To me, the answer is simple.

In 1993, Jerry Lee did what many (including myself) believed to be unthinkable. He dumped one of the most recognized brand names in the history of Philadelphia radio; it was a name he had spent many years and many millions establishing. "EAZY 101" (and later, "EZ-101") was a great name when it came into being (just as was the WDVR callsign it replaced), and it served the station very well for over a decade. But it outlived its usefulness, even as the station itself continued to perform very well 12+ (and in other key demos). Lee's research showed that, even though his station's music had changed drastically over the years (including that famous/infamous overnight dumping of Beautiful Music), public perception of the station was still of strings thanks to the "EAZY" moniker's tremendous branding power. So the station goes with something as inane and uncreative as the letter "B" and finds itself having to re-brand all over again. Is anyone prepared to argue B-101 isn't one of the most successful American radio stations in the history of the medium?

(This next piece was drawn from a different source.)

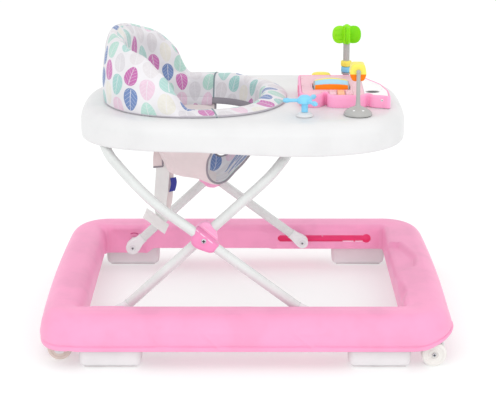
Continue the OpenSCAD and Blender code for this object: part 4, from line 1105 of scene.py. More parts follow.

WOGL should change its name to something vague and meaningless. (What letters of the alphabet are available?) Keep the jocks who aren't closely connected with the Oldies days. Re-image everything, but keep much (though not all) of the music selection as is. Stay away from obvious classic rock (Led Zeppelin), but continue to pound classic hits (Jefferson Starship-- play "Miracles" but not "Jane"). Keep Beatles records, while reducing airplay of the earlier "bubblegum" hits ("Can't Buy Me Love", "I Want To Hold Your Hand"). And for God's sake, stop forcefeeding Philadelphia with Motown just for the sake of playing Motown. Carefully select the right records, and space them out more. Same thing goes for disco. Don't just play Donna Summer because you can.

Would this idea be fresh? Of course not. But neither would be "Fresh". Sadly, most listeners don't want "fresh". They just want "fresher".